Cómo apropiarse de un sintagma es uno de los problemas que debe resolver una práctica política. Cómo heredar una lucha pero no sus errores, su fuerza pero no sus mártires, líderes, héroes, documentales, emblemas enterrados en cementerio europeo. Cómo convertirla en faro pero no en amo. Cómo decirla sin convertirla en jerga, ni en loas, ni en balada. (Morris arriesga: zumbarla, el zumbido le gana al espectáculo, a la jerga y a la tos liberal. Quizás, de allí, la paleta sonora metálica que elige: chapas de silos, alambrados que vibran en el aire, hierro de vías abandonadas, sintetizadores viejos, radios fuera de dial). Cómo contarla sin que sea un cuento “melancoliquísimo alrededor de la niñez o la familia” sino la presencia de “bidones, boletas, formularios, capuchones de biromes, hilo plástico”. Qué cuento cuentan esos objetos. Cómo ese hilo es parte de una política. De una política que ya no escribe de modo clandestino y elegante, en tinta limón, sino que se expone sobre cualquier superficie que, cubierta de polvo, le sirva de papel, titilando en la opacidad como un pedido urgente. Cuál es el sueño que venía a proponernos, cuál sería si fuese, cuál es siendo siempre propuesta, invitación, no proposición. Creo que Morris ensaya algo de esto. Ensayar sueños, por su doble separación con la realidad, da una vuelta en el aire y cae con los pies en la tierra. La nube de polvo que se levanta es como el llamado de un número desconocido resuena amplio (“aquí no hay estrechez”) en la escena final del libro y nadie atiende.
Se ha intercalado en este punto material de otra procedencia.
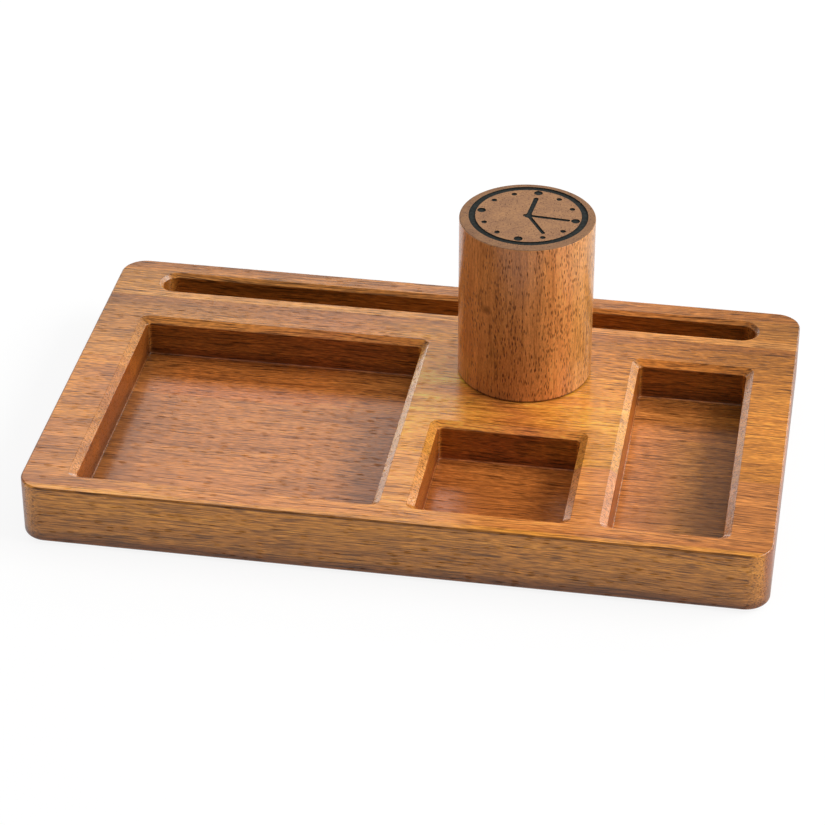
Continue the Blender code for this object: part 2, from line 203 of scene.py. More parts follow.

Un zumbido, una voz, un nombre, un llamado, una combinación aún no hecha en una lengua, ese sintagma, presente pero mudo, todavía, disponible.

 

Así como es evidente que, al contrario de lo que afirma la prédica neoliberal, no hay managment individual de la existencia sino procesos sociales que profundizan la desigualdad o apuntan a generar igualdad, la autoría tampoco es la gestión individual de la escritura sino hacer cortes y saltos, dobleces y arrugas, en un lenguaje que, como un virus, vincula a los cuerpos con una fuerza y una evidencia tan irrefutable como invisible –se sustrae a la visión–, pues su órgano no es el ojo sino la boca: allí, estamos expuestos a eso que sale cuando hablamos: palabras, saliva. Leer, de algún modo, es exponernos a nuevas combinaciones de los elementos que forman un código (la lengua), un código alterado que puede inocular en la sintaxis de nuestros pensamientos y generar un cortocircuito cuyo chispazo ilumine de una manera particular el presente. Violeta Kesselman no escribe en la luz sino en la oscuridad que queda después del destello de la descarga eléctrica. “La noche desinforma” y es desde ahí que el cuerpo, con sueño, traza otras organizaciones.